Last Friday, DJ Premier shared the story of how the brilliant track got made.
DJ PREMIER: My manager Ian pushed me to do this one. Ian knows I don't like to ask people to get on their records. I don't sit there going, Let me be on your album, let me be on your album. When it came down to Drake, Ian was like, Drake is working on a new album called Scorpion, you should get on that one. I was like, Dude I'm not going to ask but it's not like we haven't met, so I hit up 40 and said if there's a slot, let me know and I'm down to rock on one. He said: We actually do need you on one, let me get back to you. Maybe a week or two passed and he said, hey I have a guy who's signed to me — I knew him as DJ M Rock — but his name is Maneesh. He's signed to OVO as a writer and producer. Drake has a Maneesh sample that he wants to know if you could flip, can I send it to you?
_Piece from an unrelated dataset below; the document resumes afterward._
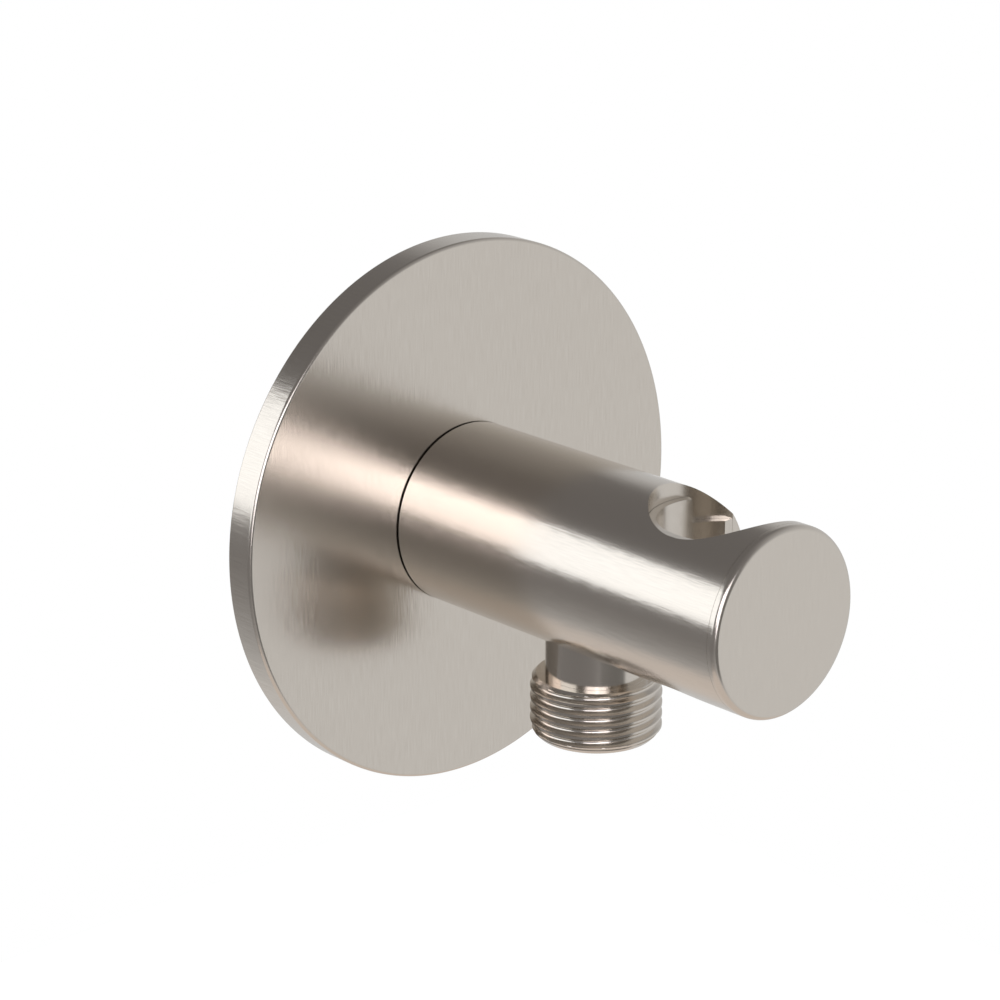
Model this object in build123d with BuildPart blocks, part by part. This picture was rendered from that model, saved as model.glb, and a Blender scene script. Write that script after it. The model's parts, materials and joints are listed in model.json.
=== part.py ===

40 actually sent me two, one was called “Sail,” like a sailboat. I worked on that, and he said, "[Drake] wants you to do that Preem bounce. Do your drums, your bounce, your instrumentation, the way you do your beats." I did it, I sent that one back, then I started working on “Sandra’s Rose.” I thought that was a tentative name of the sample, not the song title. Like I said, Maneesh creates his own sample sounds, kind of like the way AntMan Wonder gave us sounds to do the PRhyme album. We just picked the ones I thought I could flip into a Preem-style beat. It was the same sort of thing here.
Maneesh gave me the "Sandra's Rose" sample and I sent it back at like four in the morning, the night I worked on it, maybe closer to five. I get up very early — I take my son to school — I wake up 6:30 or 7 in the morning. As soon as I woke up, the first thing I said when I opened my eyes was "thank you." Soon as I said that, the phone did the iPhone alert, the doo-doo-doo. When I looked it was 40. I figured he was going to say, "I got the beat I heard it, Drake's gonna listen to it." It was a video with the vocals already laid. That was a short window from me sending it, going to sleep, and waking up and it's already done. He ended up jumping on that before the "Sail" beat which he had already sent me. Rick Ross actually spit on that one and Drake never put his vocal on it to finish it.
I did scratches on it that they didn't use, too, but he really wanted to let the song breathe. Maybe the scratch version will see the light of day later. As far as finishing it up, he finished it two days ago. They were still recording new songs. They were doing new stuff right up until it got released.